Oak Brook, IL - Fast food giant McDonald's continues to fine tune the new adult marketed Go-Active! Happy Meal, adding bottled water, a better tasting salad and slightly more adult-themed prizes.

"We are currently testing several new features of the adult Happy Meal as well as a slightly edgier version of Ronald McDonald," said McDonald's publicity chief Judy Tennison. "We have also replaced the current exercise pamphlet and stepometer with a coupon for half hour session at a participating Asian massage parlor." (California and Las Vegas only).

McDonald's corporate office was most excited about the introduction of the new spokesman, who they are optimistic adults will have a much easier time identifying with, rather than the current version of Ronald McDonald, still popular with kids around the world.

"Right now we're calling him Oswald McDonald -- Ozzy for short," Tennison said. "In our focus group studies, many of the18-to-34 year-olds found him much more appealing in a sexy and dangerous way. We think he may be end up being a sort of cross between [Limp Bizkit frontman] Fred Durst and Freddy Krueger of the 'Nightmare on Elm Street' films."
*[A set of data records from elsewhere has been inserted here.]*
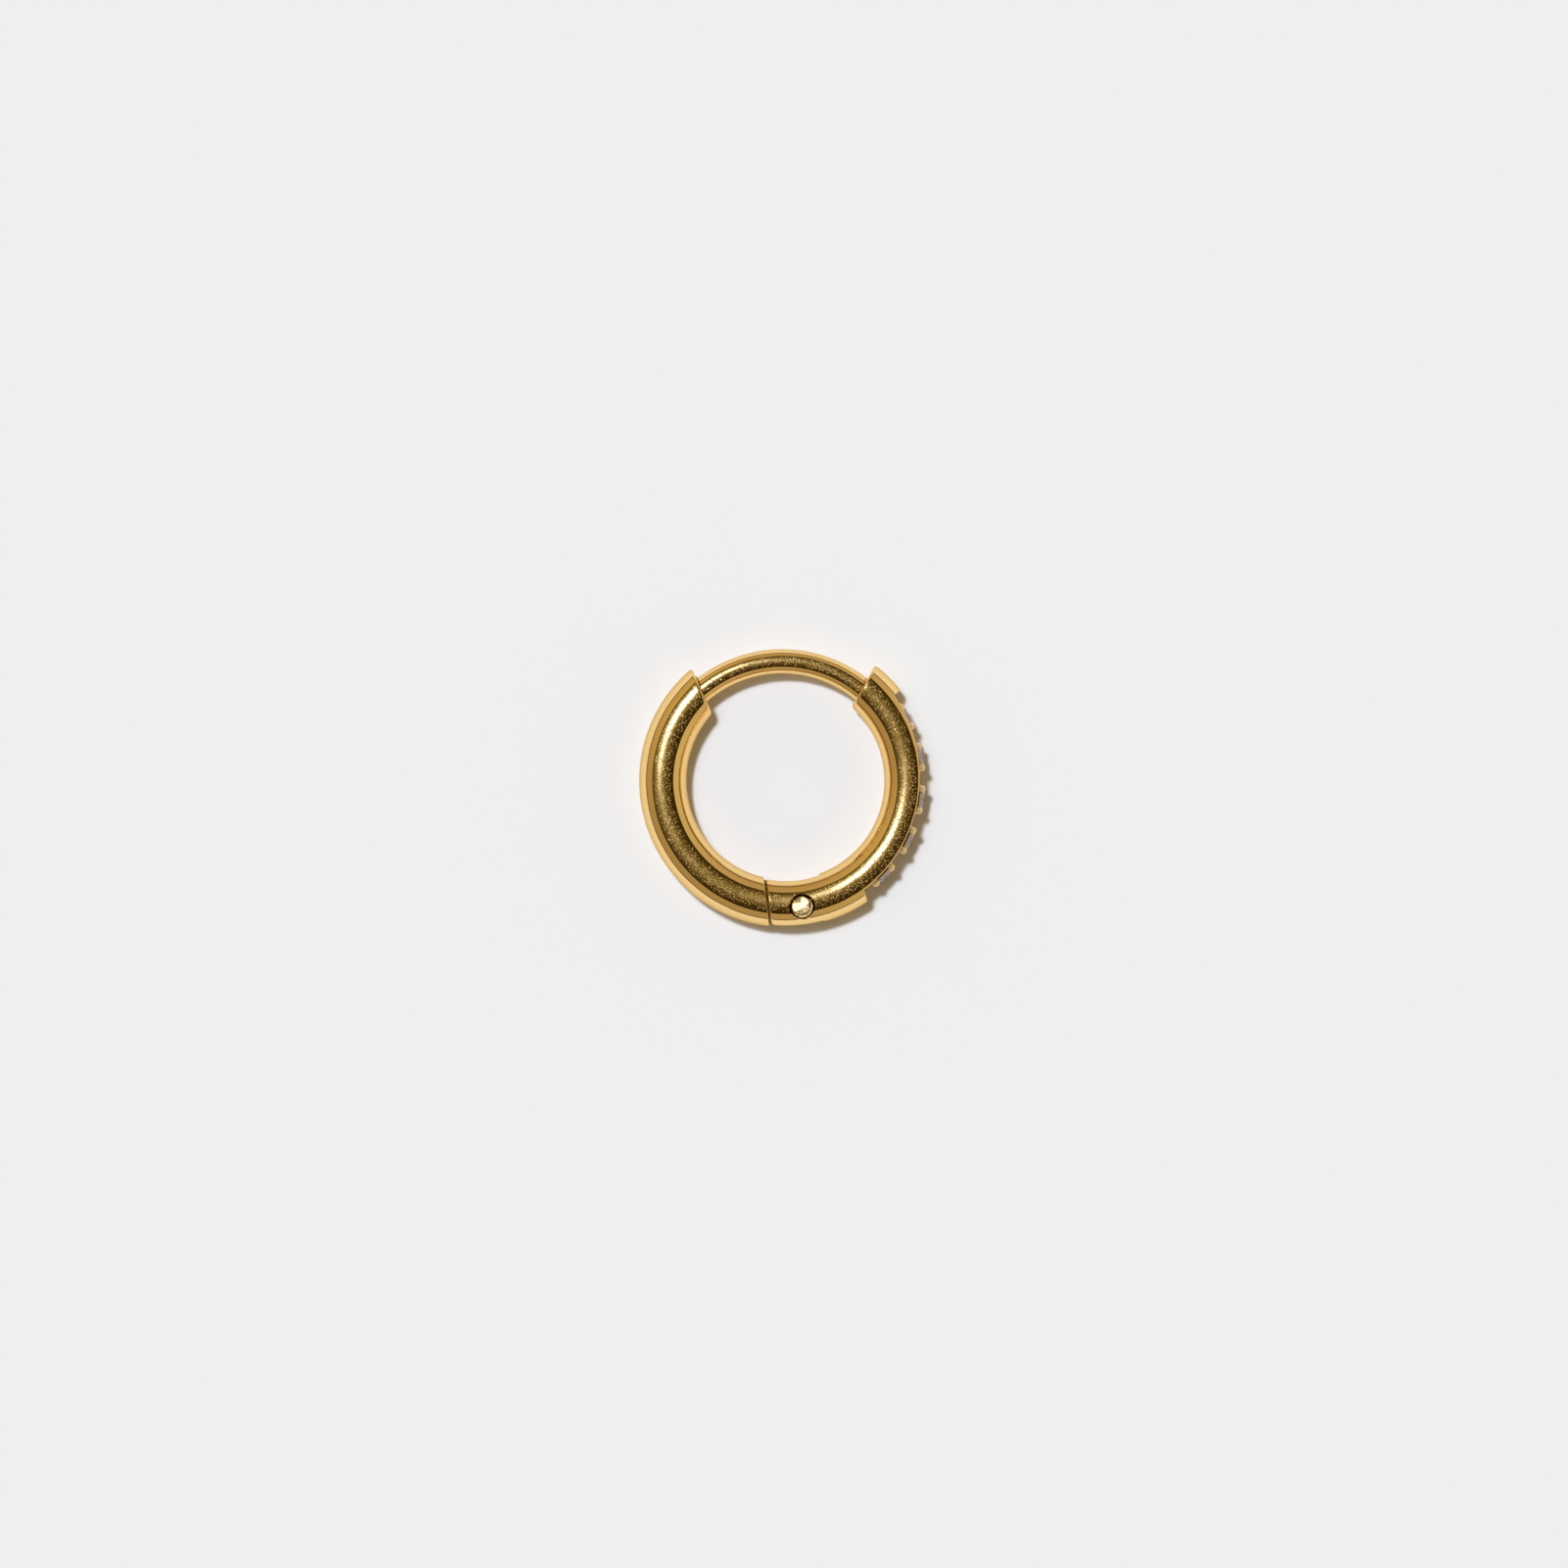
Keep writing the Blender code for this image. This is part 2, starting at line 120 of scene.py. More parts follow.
def add_node(
    tree: bpy.types.NodeTree, kind: str, inputs: dict | None = None, **settings: object
) -> bpy.types.Node:
    """Adds a node with its settings and links.

    Args:
        tree: The node tree that gets the node.
        kind: The node's type.
        inputs: Values, or output sockets to link, by the input's name or number.
        **settings: The node's own attributes.

    Returns:
        The new node.
    """
    node = tree.nodes.new(kind)
    for name, value in settings.items():
        setattr(node, name, value)
    for name, value in (inputs or {}).items():
        if isinstance(value, bpy.types.NodeSocket):
            tree.links.new(value, node.inputs[name])
        else:
            node.inputs[name].default_value = value
    return node


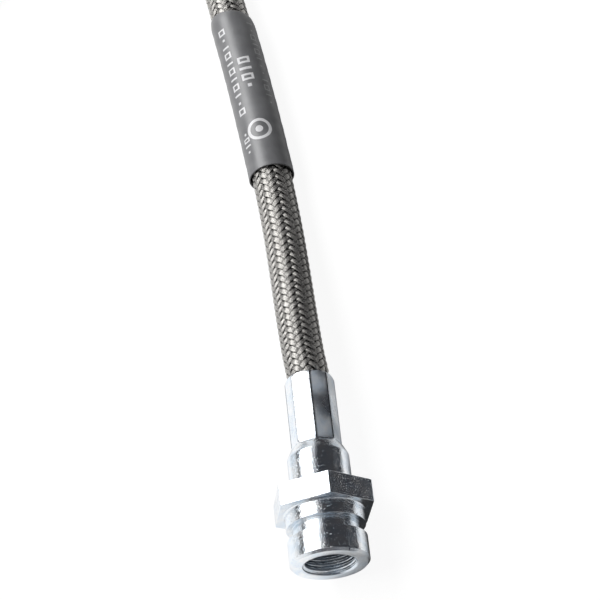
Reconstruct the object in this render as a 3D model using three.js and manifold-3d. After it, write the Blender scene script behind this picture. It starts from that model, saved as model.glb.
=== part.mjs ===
import * as THREE from 'three';
import { mergeVertices } from 'three/addons/utils/BufferGeometryUtils.js';
import Module from 'manifold-3d';

// Car brake hose: a braided flexible hose with a female hexagon fitting at one end and an eye fitting
// for a hollow bolt at the other. It lies on a flat surface, as it would on a bench.
// Millimetres, +Z up. Both fittings point along -Y, and the hose leaves both of them along +Y.
// Origin: centre of the box around the two fittings, on the surface that the hose lies on.

const wasm = await Module();
wasm.setup();

// Chassis fitting, measured along its axis from the port face
const HEX_FLATS = 17;
const HEX_SIDES = 6;
const HEX_FRONT = 9.9;
const HEX_BACK = 14.2;
const HEX_MIDDLE = (HEX_FRONT + HEX_BACK) / 2;
const PORT_RADIUS = 7.3;
const PORT_CHAMFER = 0.5;
const SHOULDER_FILLET = 0.4;
const GROOVE_START = 4.85;
const GROOVE_END = 7.15;
const GROOVE_RADIUS = 6.2;
const THREAD_MAJOR_RADIUS = 5;
const THREAD_MINOR_RADIUS = 4.46;
const THREAD_DEPTH = 10.8;
const CHASSIS_LENGTH = 37.3;

// Socket that is crimped onto the hose, the same on both fittings, measured back from its open end
const SOCKET_DEPTH = 21.3;
const SOCKET_BORE_RADIUS = 3.4;
const SOCKET_MOUTH_RADIUS = 3.9;
const SOCKET_MOUTH_DEPTH = 0.8;
const NECK_RADIUS = 5.75;
const NECK_TO_END = 16.4;
const CRIMP_LENGTH = 14.1;
const CRIMP_RIDGE_RADIUS = 4.65;
const CRIMP_FLAT_DISTANCE = 4.36;
const CRIMP_SIDES = 8;
const CRIMP_END_ROUND = 0.9;
const CRIMP_END_SHOULDER = 0.11;
const CRIMP_END_DROP = 0.36;

// Eye fitting for a hollow bolt, measured from the centre of its eye
const EYE_RADIUS = 9.5;
const EYE_THICKNESS = 12;
const EYE_HOLE_RADIUS = 5.1;
const EYE_CHAMFER = 0.4;
const EYE_FITTING_LENGTH = 36;

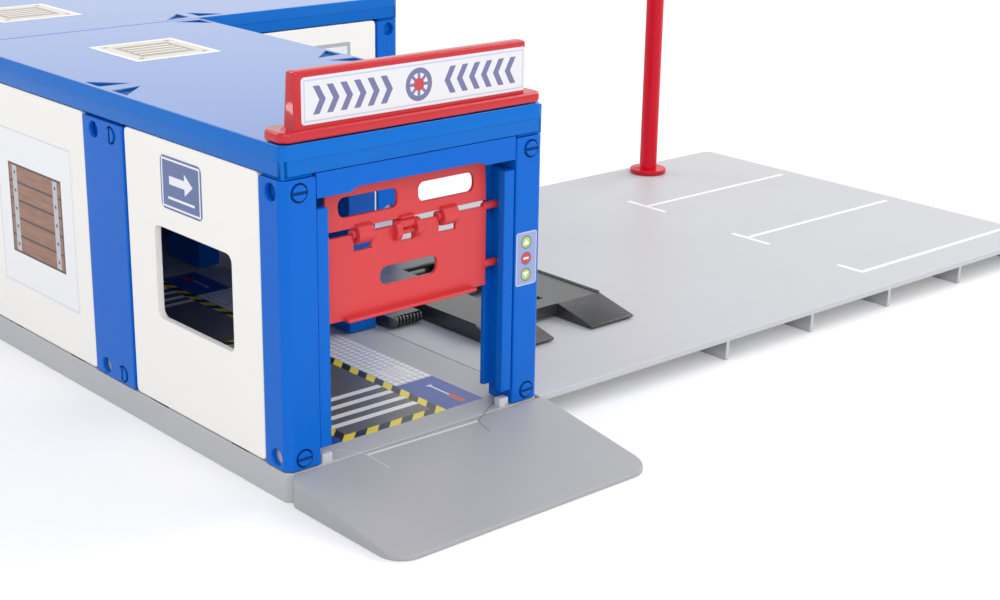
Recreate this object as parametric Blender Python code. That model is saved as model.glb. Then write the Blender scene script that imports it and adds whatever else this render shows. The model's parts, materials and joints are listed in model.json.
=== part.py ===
"""Toy auto workshop with a sectional door, a car lift, an entry ramp and a parking yard."""
import math

import bmesh
import bpy
from mathutils import Matrix, Vector

MM = 0.001

# Grid and base
BAY = 113.0 * MM                  # pitch of the square bays
YARD_BAYS = 3                     # bays that the yard is long
YARD_MARGIN = 6.0 * MM            # its strip beyond the last bay
BASE_HEIGHT = 10.7 * MM
FLOOR_THICKNESS = 2.4 * MM
SKIRT_THICKNESS = 2.0 * MM
FOOT_SIZE = 10.2 * MM
SEAM_GAP = 0.3 * MM               # between two base plates or two roofs
SEAT_GAP = 0.3 * MM               # between a piece and what carries it

# Yard plate
YARD_THICKNESS = 2.6 * MM
RIB_THICKNESS = 2.0 * MM
RIB_PITCH = 55.0 * MM
RIB_COUNT = 5
RIB_START = 105.4 * MM            # first rib, from the yard plate's left edge
YARD_EDGE_RADIUS = 4.0 * MM

# Posts
POST_HEIGHT = 100.0 * MM
POST_WIDTH = 13.4 * MM
MID_POST_WIDTH = 28.4 * MM
MID_CELL_OFFSET = 6.2 * MM        # cell centres of a double post, from its middle
POST_WALL = 2.2 * MM
POST_CHAMFER = 2.4 * MM
SPIGOT_HEIGHT = 8.0 * MM
SPIGOT_CLEARANCE = 0.3 * MM

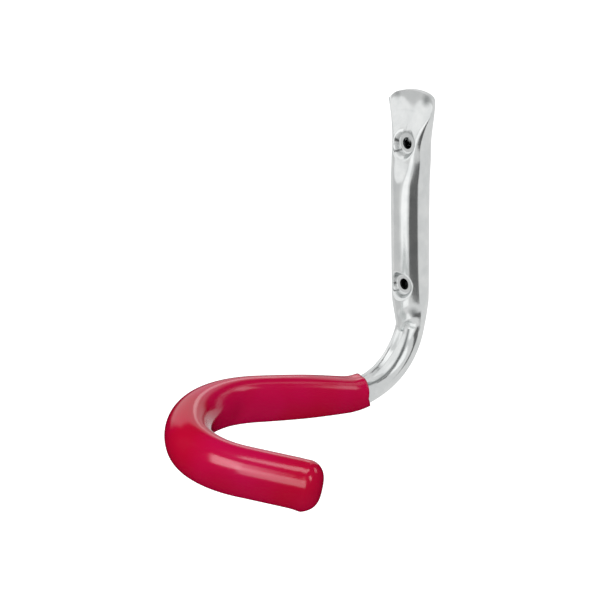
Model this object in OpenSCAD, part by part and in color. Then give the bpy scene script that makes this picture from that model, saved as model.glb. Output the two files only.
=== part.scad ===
// Wall hook that a bicycle hangs on: a bent, zinc-plated steel tube, pressed flat at its
// top end and dished at two screw holes, with a soft closed sleeve over its hooked end.
// The origin is on the wall plane, midway between the two screw holes.
// X runs along the wall, +Y points into the wall, and +Z is up.

/* [Tube] */
// Outside diameter of the round tube
tube_d = 18.2; // [17.4:0.1:19]
// Wall of the tube
tube_wall = 1.2; // [0.8:0.1:1.4]

/* [Shank] */
// Distance between the two screw holes
hole_spacing = 69; // [64:1:90]
// Diameter of each screw hole
hole_d = 5.6; // [4:0.1:6.4]
// From the upper hole up to the middle of the cut end
end_above_hole = 24.6; // [21:0.1:30]
// From the lower hole down to the start of the first bend
bend_below_hole = 16; // [14:0.5:30]
// From the wall to the shank's centre line
shank_off = 8.1; // [7.9:0.05:8.4]
// From the wall to the middle of the flattened end
end_off = 5; // [4:0.1:7]
// Thickness of the flattened end, both walls together
end_thick = 3; // [2.6:0.1:3.6]
// How much the cut end rises from its corners to its middle
end_crown = 3; // [0:0.1:4]
// How much the rounded corners of the cut end drop further
end_corner = 1.8; // [0:0.1:3]

/* [Screw seats] */
// From the wall to the upper hole's pressed seat
upper_seat_off = 10.1; // [9.6:0.1:11]
// From the wall to the lower hole's pressed seat
lower_seat_off = 12.4; // [11:0.1:14]
// Radius of the flat floor of each seat
seat_r = 4.4; // [3.8:0.1:4.8]
// Width of the sloping side round each seat's floor
seat_slope = 2.4; // [1.6:0.1:3]
// Depth of the pressed trough that runs up from the upper seat
trough_depth = 3.2; // [0:0.1:4]

/* [First bend] */
// Radius of the first bend, on the centre line
bend_r = 34; // [32:0.5:50]
// Angle of the first bend, from straight down
bend_angle = 101; // [90:0.5:110]
// Thickness of the tube where the bend has flattened it
bend_thick = 11.6; // [11:0.1:16]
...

Beginning in August, Oswald McDonald will be featured in a string of commercials consisting of a mini-dating show, where the new spokesman will be searching for a lucky bride among the most fervent McDonald's customers.

Many critics of McDonald's question the new marketing strategy, saying that the healthier, more adult-oriented Happy Meal came a little too late and only after a recent documentary focused on the unhealthy, high fat content of traditional McDonald's offerings — something the corporate office still denies.

"The important thing is we've listened to what our older customers want, and it's clear what they want is healthier food and the ability to receive oral gratification for under five bucks. Now they can."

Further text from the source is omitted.